Is there sample code… when I replaced the map_task with this, the subsequent coalesce steps are failing in the publish and register step when I try to deploy the change to our dev namespace Error seen: “Parameter not bound” for the List param
and the map_task nodes throw this error:
Description: Value required [Target]
Description: Variable [o0] not found on node [n...]
k
are you using experimental?
cc @Dan Rammer (hamersaw) do you know about this one? @Rupsha Chaudhuri what version of the backend and flytekit are you running?
r
yes.. I’m now trying experimental
I was on 1.4… just updated to 1.9 to get flytekit.experimental
Pseudocode
Copy code
outputs = map_task(mytask, concurrency=50)(input=inputs)
combined_output = my_coalesce(outputs=outputs)
Getting an error with the 2nd task for the outputs parameter
@Dan Rammer (hamersaw) any idea?
k
why 1.9? why not 1.11?
r
I arbitrarily picked 1.9 because I saw some doc that mentioned support was added there.. I can bump up to 1.11
same problem with 1.11 as well
This means I have to update flytectl correct?
Installed
flyteorg/flytectl info found version: 0.8.18 for v0.8.18/Linux/x86_64
No luck
ok.. backend.. let me check that
flyteadmin, flytescheduler: v1.1.46 flytepropeller: v1.1.44 flyteconsole: 1.3.4 Which one needs to be bumped up?
and to what version?
this is impacting all our runs of a critical workflow after we bumped the data (and map task fan out) up.. any recommendation for which version I should be updating to?
I think the problem is the flytepropeller is crashing (OOM)… fixing that might resolve this issue.
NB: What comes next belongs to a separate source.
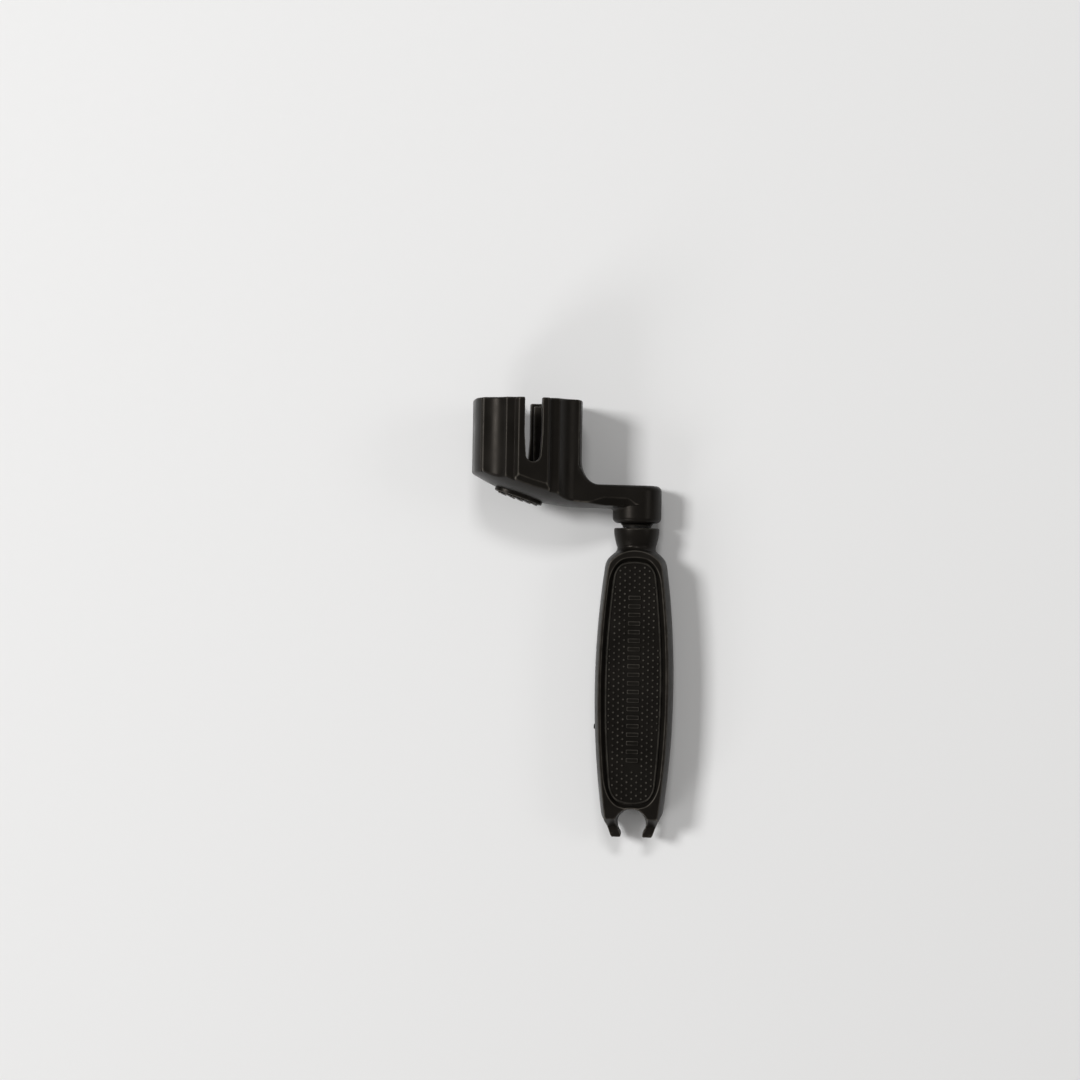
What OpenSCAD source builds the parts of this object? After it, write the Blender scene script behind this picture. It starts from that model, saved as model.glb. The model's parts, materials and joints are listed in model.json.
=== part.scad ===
// String winder: a crank that fits over a guitar's tuner key, with a bridge-pin fork on its handle.
// It lies on its back on the plane z = 0. The cup's mouth faces +Y and the handle runs towards -Y.
// In the modules below the spindle's axis is the Y axis and y = 0 is the top of the handle's collar.

/* [Overall] */
// Height of the cup's rim above the handle's collar
rim_y = 35.7; // [35:0.1:38]
// Length of the handle, from its collar to the fork's tips
handle_len = 88.2; // [87.8:0.1:92]
// Crank radius, from the spindle's axis to the cup's axis
crank_r = 32.1; // [31:0.1:35]

/* [Cup] */
// Width of the cup across its flat side faces
cup_w = 30.6; // [30:0.2:32]
// Depth of the cup across its two slotted panels
cup_depth = 27.6; // [27:0.2:28.4]
// Width of each slotted panel's flat face
panel_w = 8.2; // [7.6:0.2:9]
// Bevel along both edges of a slotted panel
panel_bevel = 0.9; // [0.5:0.1:1.1]
// Width of the cup across the steps beside the panels
step_w = 15; // [14:0.2:15.6]
// Depth of the cup across those steps
step_depth = 25; // [24.6:0.2:25.4]
// Width of the cup across its ridges
ridge_w = 27; // [26.6:0.2:27.6]
// Depth of the cup across its ridges
ridge_depth = 18; // [17.6:0.2:18.6]
// Depth of the flat side faces
side_depth = 10; // [9:0.2:11]
// How far each concave flute sinks below its chord
flute_sag = 0.9; // [0.5:0.1:1.1]
// Radius of the fine groove outside each ridge
groove_r = 0.4; // [0.3:0.1:0.5]
// Thickness of the cup's wall behind its flutes
wall = 2; // [1.6:0.1:2.4]
// Thickness of the cup's floor
floor_t = 3; // [2.4:0.2:4]

/* [Key pocket] */
// Width of the pocket for the tuner's key
pocket_w = 10.4; // [9.6:0.2:11]
// Length of the pocket
pocket_len = 22.4; // [21.6:0.2:22.8]
// Thickness of the jaw walls beside the pocket
jaw_t = 1.9; // [1.6:0.1:2.2]
// Drop from the rim to the top of the jaws, webs and ribs
jaw_drop = 1; // [0.6:0.1:2]
// Thickness of the webs that brace the jaws
web_t = 1.6; // [1.2:0.1:2]
// Gap between the ribs that centre a small key
rib_gap = 6; // [5.6:0.2:7]
// Distance between those ribs along the pocket
rib_pitch = 17.6; // [17:0.2:18.4]

/* [Slots] */
// Width of each panel's slot at the mouth
slot_w = 4.9; // [4.7:0.1:5.3]
// Width of the slot at its round end
slot_end_w = 4.1; // [3.8:0.1:4.6]
// Depth of the slot below the rim
slot_depth = 17.9; // [15:0.1:18]
// Depth at which the slot starts to narrow
slot_straight = 10; // [8:0.5:12]

/* [Underside] */
// Radius of the underside's sweep, from the cup to the arm
sweep_r = 62; // [60:0.5:64]
// Radius of the underside's crown from side to side
crown_r = 28; // [26:0.5:30]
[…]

But would be good to use the new map task anyways
k
@Rupsha Chaudhuri how much memory are you running with
How big is the about
r
Copy code
flytepropeller:
  enabled: true
  replicaCount: 2
  image:
    repository: <http://cr.flyte.org/flyteorg/flytepropeller|cr.flyte.org/flyteorg/flytepropeller>
    tag: v1.1.44
    pullPolicy: IfNotPresent
  serviceAccount:
    create: true
    annotations:
      xxx
  resources:
    limits:
      cpu: 200m
      ephemeral-storage: 100Mi
      memory: 200Mi
    requests:
      cpu: 10m
      ephemeral-storage: 50Mi
      memory: 100Mi
k
What that is nothing
r
lol I know
k
Please increase cpu and memory
r
not sure why it was set this low
yup.. doing that
k
Not sure how it was working till now
Man Flyte is really dogged
r
interesting that it didn’t crash all this while given how much I abuse Flyte with map tasks
k
You need to write us a good case study
You were running on a raspberry pi it seems
@Rupsha Chaudhuri is it working fine now?
r
yeah.. it’s not crashing any more. I’ll let you know in a bit if the original issue here is resolved
k
cool
give it a few gbs
r
ok.. that map task issue seems to have gone away.. I’ll keep an eye on it though
d
thanks for your patience here, i've been spread a little thin. sounds like this is all resolved (which is great!). probably what is happening is that maptasks aggregate all of the outputs once they're done. so data from all the subnodes is pulled into memory and then written out. if this gets large enough, especially in conjunction with other running tasks, it was OOM killing propeller. then it would stand up and attempt to perform the maptask again.
r
meanwhile if I were to use experimental.map_task, what version of backend would I need?
d
i would update to lastest. there have been a few minor bug fixes to smooth out some of the rough edges.